Despite having learned much about these imperiled whales in the last decade, NOAA has made precious little actual progress to meet their essential needs. The Columbia Basin — and the Snake River watershed in particular — that holds the greatest promise for restoring significant numbers of chinook in the near-term. For this reason, orca scientists and advocates increasingly support calls to remove the four costly lower Snake River dams.
No other Northwest chinook restoration proposal offers such potential. Investing in a healthy, free-flowing lower Snake River will restore salmon’s spawning access to more than 5,500 high-quality river and stream miles and produce hundreds of thousands more chinook to help southern resident killer whales survive and rebuild. Save Our wild Salmon looks forward to the opportunity to work with the people of Washington State and beyond to craft a plan that restores the Snake River and serves orcas, salmon and our communities on both sides of the Cascades.
Read the articles and posts for additional information on how these two critical Northwest species are connected.

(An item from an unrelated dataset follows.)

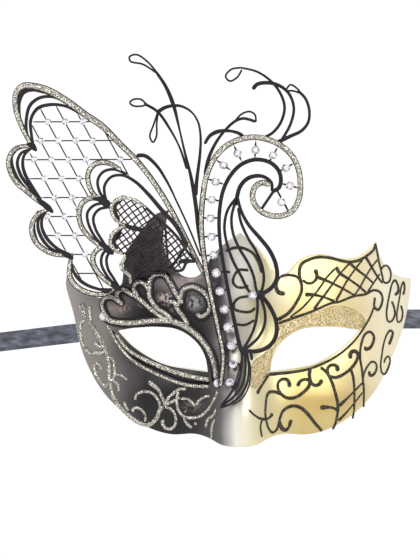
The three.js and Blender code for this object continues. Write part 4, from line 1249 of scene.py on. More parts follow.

Save Our wild Salmon is helping coordinate Northwest conservation, fishing and business groups to modernize the U.S.-Canada Columbia River Treaty of 1964 for today’s – and tomorrow’s – Northwest. The Columbia is changing on both sides of the border – hotter water, thinner snowpacks, changing flows. Salmon and people, waters and economies, are suffering the effects, with much worse to come. Healthy ecosystem function should join power production and flood management as a core Treaty purpose. In the Northwest, ecosystem function is economic function.